Its scientists even reported some success at treating assorted liver diseases in mice. But the benefit proved marginal. And three years ago, Organovo abandoned the strategy, opting to focus on its drug-screening platform instead.

Other firms have similarly pivoted away from 3D bioprinting in favor of easier-to-commercialize medicines, while the technology has found a new home in the burgeoning cultivated meat industry. But a few startups are continuing to prioritize the high-risk, high-reward proposition of biofabricated tissue therapeutics.

Among them is Precise Bio, which is hoping its 3D-printed corneas can help treat blindness.

Meanwhile, Trestle Biotherapeutics is using 3D bioprinting and stem-cell biology methods developed by Lewis, the Harvard scientist, to engineer kidney tissue for renal repair.

And United Therapeutics is focused on making a limitless supply of 3D-printed lungs for transplantation. On 6 June, the company reported that its technology had achieved gas exchange in animal models.

Complete organs like the ones United is developing could one day obviate the need for transplants from living or deceased donors —and, as Lewis points out, “ultimately that is the goal” of the field.

But there’s a long way to go from reconstructed ears to, say, a working kidney.

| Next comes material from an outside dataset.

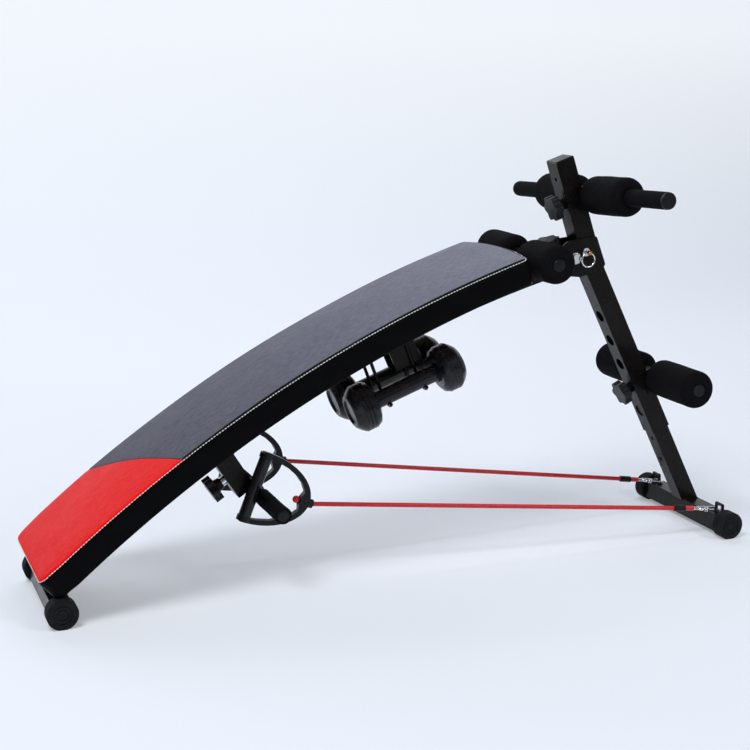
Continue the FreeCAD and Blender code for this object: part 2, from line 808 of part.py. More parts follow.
def snap_hook(tip, way):
    # oblong wire hook round the eye, open on the one side where the gate closes it
    up = V(0, 0, 1).cross(way)
    up.normalize()
    w = clip_in + clip_rod
    e0 = tip - way * (w - clip_rod - eye_rod - seat_gap)
    e1 = e0 - way * (clip_len - 2 * w)
    side = way.cross(up)

    def bow(c, sgn, part=180.0):
        # half ring about c, bulging along sgn * way
        t = Part.makeTorus(w, clip_rod, c, side)
        box = Part.makeBox(60, 60, 60)
        m = FreeCAD.Matrix()
        x = way * sgn
        zz = up
        yy = zz.cross(x)
        m.A11, m.A21, m.A31 = x.x, x.y, x.z
        m.A12, m.A22, m.A32 = yy.x, yy.y, yy.z
        m.A13, m.A23, m.A33 = zz.x, zz.y, zz.z
        o = c - yy * 30 - zz * 30
        m.A14, m.A24, m.A34 = o.x, o.y, o.z
        return t.common(box.transformGeometry(m))

    top = cyl(clip_rod, e1 + up * w, e0 + up * w)
    pin = e1 - up * w + way * gate_from
    stub = cyl(clip_rod, e1 - up * w, pin - way * (barrel_r + 1.2))
    neck = cyl(barrel_half + 1.6, pin - way * (barrel_r + 3.0), pin - way * (barrel_r + 0.8))
    cheeks = cyl(barrel_r + 0.4, pin - side * (barrel_half + 1.4), pin + side * (barrel_half + 1.4))
    cheeks = cheeks.fuse(neck)
    cheeks = cheeks.cut(cyl(barrel_r + 0.7, pin - side * (barrel_half + 0.15), pin + side * (barrel_half + 0.15)))
    stem = cyl(gate_pin_r, pin - side * (barrel_half + 1.0), pin + side * (barrel_half + 1.0))
    body = bow(e0, 1).fuse(bow(e1, -1)).fuse(top).fuse(stub).fuse(cheeks).fuse(stem)
    # swivel eye towards the strap
    tail = e1 - way * (w + clip_rod - 1.0)
    body = body.fuse(cyl(3.2, tail + way * 1.5, tail - way * 9))
    gate = cyl(clip_rod - 0.4, pin, e0 - up * w - way * 0.4)
    gate = gate.fuse(cyl(barrel_r, pin - side * barrel_half, pin + side * barrel_half))
    gate = gate.cut(cyl(gate_pin_r + run_gap, pin - side * 9, pin + side * 9))
    return body.removeSplitter(), gate, tail - way * 9, (pin, side)


out("foot_eyes", [foot_eye(-1), foot_eye(1)])
straps = []
ferrules = []
for sn, side in (("near", -1), ("far", 1)):
    tip = hook_point(side)
    start = sets[sn]
    way = tip - start
    way.normalize()
    body, gate, tail, gates[sn] = snap_hook(tip, way)
    out("snap_hook_" + sn, body)
    out("snap_gate_" + sn, gate)
    strap1 = tail - way * strap_len
    straps.append(cyl(4.6, strap1, tail))
    fer1 = strap1 - way * ferrule_len
    ferrules.append(cyl(6.0, fer1, strap1))
    bits = (fer1 - start).Length
    out("rope_" + sn, cyl(rope_r, start, fer1))
    print("rope", sn, "start", start, "end", fer1, "length", round(bits, 1))
out("rope_straps", straps)
out("rope_ferrules", ferrules)


# ---- dumbbells and their hanger --------------------------------------------
bell_c = V(bell_x, 0, bell_z)
bell_way = V(math.cos(rad(bell_slope)), 0, math.sin(rad(bell_slope)))
bell_up = V(-math.sin(rad(bell_slope)), 0, math.cos(rad(bell_slope)))
rod_y = tube / 2 + bracket_t + rod_r
hook_r = bell_grip_r + rod_r + seat_gap
bell_y = rod_y + hook_r


def dumbbell(side):
    # one lathe-turned piece: grip, collars and grooved, domed heads
    g = bell_gap / 2
    h = bell_head
    r = bell_r
    half = [(0.0, bell_grip_r), (g - 5, bell_grip_r), (g - 4, bell_grip_r + 3), (g, bell_grip_r + 3),
            (g + 0.5, r - 12), (g + 5, r - 4), (g + 12, r - 0.6)]
    for k in range(3):
        d = g + 13 + 7.0 * k
        half += [(d, r), (d + 4.6, r), (d + 5.2, r - 1.0), (d + 6.0, r - 1.0)]
    half += [(g + 34, r - 1.5), (g + 40, r - 6), (g + h - 1.5, r - 13), (g + h, r - 16),
             (g + h, r - 19), (g + h - 3, r - 21)]
    prof = [(-d, q) for d, q in reversed(half[1:])] + half
    c = bell_c + V(0, side * bell_y, 0)
    pts = [c + bell_way * d + bell_up * q for d, q in prof]
    pts = [c + bell_way * prof[0][0]] + pts + [c + bell_way * prof[-1][0]]
    face = Part.Face(Part.makePolygon(pts + [pts[0]]))
    return face.revolve(c, bell_way, 360)


out("dumbbell_near", dumbbell(-1))
out("dumbbell_far", dumbbell(1))



def hanger_rod(at, side):
    c = bell_c + bell_way * at
    y = side * bell_y
    inner = side * rod_y
    m = c + V(0, y, 0)
    out_a = rad(-90 + 42)
    p0 = V(c.x, inner, c.z)
    rise = 0.0
    while True:
        q = p0 + bell_up * rise
        if math.hypot(q.x - arc_x, q.z - arc_z) > bend_r - 14:
            break
        rise += 1.0
    up_rod = cyl(rod_r, p0, p0 + bell_up * rise)

    def on(a):
        return m + V(0, side * hook_r * math.cos(a), 0) + bell_up * (hook_r * math.sin(a))

    path = Part.Arc(on(math.pi), on(-math.pi * 0.55), on(out_a)).toShape()
    prof = Part.Wire(Part.makeCircle(rod_r, on(math.pi), bell_up))
    bow = Part.Wire(path).makePipeShell([prof], True, True)
    tip = Part.makeSphere(rod_r, on(out_a))
    return up_rod.fuse(bow).fuse(tip).removeSplitter()


out("hanger_rods", [hanger_rod(at, side) for at in rod_at for side in (-1, 1)])


def hanger_bracket():
    # strips on both sides of the main tube, with a channel hanging below it
    a_mid = math.degrees(math.atan2(arc_x - bell_x, bell_z - arc_z))
    a0 = a_mid - deg_for(bracket_head)
    a1 = a_mid + deg_for(bracket_tail)
    y0 = tube / 2
    strip = sector(bend_r - tube + 4, bend_r - 8, a0, a1, y0, y0 + bracket_t)
    a2 = a_mid - deg_for(4)
    deep = sector(bend_r - tube - bracket_deep, bend_r - 8, a0, a2, y0, y0 + bracket_t)
    side = strip.fuse(deep)
    web = sector(bend_r - tube - bracket_deep, bend_r - tube - bracket_deep + bracket_t, a0, a2, -y0, y0)
    return side.fuse(mirror_y(side)).fuse(web).removeSplitter()


out("hanger_bracket", hanger_bracket())
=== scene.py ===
# %% [markdown]
# A folding sit-up bench: a curved padded board on one bent tube, a post that folds on a bolt, foam
# rollers for the legs, two pull ropes and a pair of dumbbells under the board.
# The steel, rubber and plastic parts arrive as exact solids with their joints. This lesson keeps
# those shapes, gives them their finishes, and makes what solids do badly: the stuffed board, the
# foam and the ropes. Everything is in metres, and nothing that arrives is moved.

# %% Load the solids
import json
import math
import random

import bmesh
import bpy
from mathutils import Matrix, Quaternion, Vector
from mathutils.bvhtree import BVHTree


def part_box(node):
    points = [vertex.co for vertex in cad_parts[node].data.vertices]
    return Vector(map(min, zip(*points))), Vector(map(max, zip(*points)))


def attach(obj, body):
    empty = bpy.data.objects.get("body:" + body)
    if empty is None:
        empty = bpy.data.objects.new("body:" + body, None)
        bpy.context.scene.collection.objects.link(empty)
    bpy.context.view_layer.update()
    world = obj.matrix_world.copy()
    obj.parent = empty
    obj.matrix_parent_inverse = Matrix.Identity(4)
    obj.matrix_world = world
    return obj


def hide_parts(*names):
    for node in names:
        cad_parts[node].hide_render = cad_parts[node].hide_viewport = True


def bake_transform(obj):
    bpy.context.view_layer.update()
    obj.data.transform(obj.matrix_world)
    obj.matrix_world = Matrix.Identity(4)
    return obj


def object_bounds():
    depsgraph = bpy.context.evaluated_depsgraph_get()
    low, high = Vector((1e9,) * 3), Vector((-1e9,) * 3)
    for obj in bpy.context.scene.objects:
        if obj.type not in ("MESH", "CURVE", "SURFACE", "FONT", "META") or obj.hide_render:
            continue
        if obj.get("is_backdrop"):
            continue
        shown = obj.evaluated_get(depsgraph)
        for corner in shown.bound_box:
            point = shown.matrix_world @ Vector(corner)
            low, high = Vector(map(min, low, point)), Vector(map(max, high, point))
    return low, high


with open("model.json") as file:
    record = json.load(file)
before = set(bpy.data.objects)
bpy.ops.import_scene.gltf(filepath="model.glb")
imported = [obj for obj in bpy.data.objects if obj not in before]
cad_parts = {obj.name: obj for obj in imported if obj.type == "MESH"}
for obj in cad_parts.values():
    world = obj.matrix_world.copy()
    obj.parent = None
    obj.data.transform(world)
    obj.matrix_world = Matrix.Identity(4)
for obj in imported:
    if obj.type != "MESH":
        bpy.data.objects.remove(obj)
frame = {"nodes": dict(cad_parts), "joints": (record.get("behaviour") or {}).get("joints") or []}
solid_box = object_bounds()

MM = 0.001

# %% [markdown]
# The camera comes first, because it says which sides matter most. A short lens would bend the long
# curve of the board, so a long lens looks across it from the tail, from a little above.

# %% Camera
CAMERA_AT = Vector((-0.97185, -2.37519, 0.90403))
TURN, DROP, ROLL = math.radians(21.49), math.radians(12.40), math.radians(-0.18)
LENS = 70.74


def make_camera():
    data = bpy.data.cameras.new("camera")
    data.lens = LENS
    data.sensor_width = 36.0
    cam = bpy.data.objects.new("camera", data)
    bpy.context.scene.collection.objects.link(cam)
    ahead = Vector((math.sin(TURN) * math.cos(DROP), math.cos(TURN) * math.cos(DROP), -math.sin(DROP)))
    cam.rotation_mode = "QUATERNION"
    cam.rotation_quaternion = ahead.to_track_quat("-Z", "Y") @ Quaternion((0, 0, 1), ROLL)
    cam.location = CAMERA_AT
    bpy.context.scene.camera = cam
    return cam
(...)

That’s why most companies plan to advance 3D-bioprinted patches or small implants first.

Aspect, for example, uses microfluidic printheads to create layers of cell-laden fibers (complete with a protective material that shields the bioengineered tissues from immune attack); that is a necessary step for addressing an autoimmune disorder such as type 1 diabetes.

Over the weekend, the company announced that its 3D-printed tissue, created with a mix of pancreatic islet cells and proprietary biomaterials, helped to correct diabetes in rat models. Bioprinted liver therapeutics are under development as well.

“Printing an organ and all of its relevant architecture and function is really difficult and not always necessary,” says Aspect cofounder Wadsworth. “And so, we’re not trying to rebuild a whole pancreas; we’re not trying to rebuild a whole liver. We’re rationally designing bioprinted therapeutic tissues that replace functions lost due to disease.”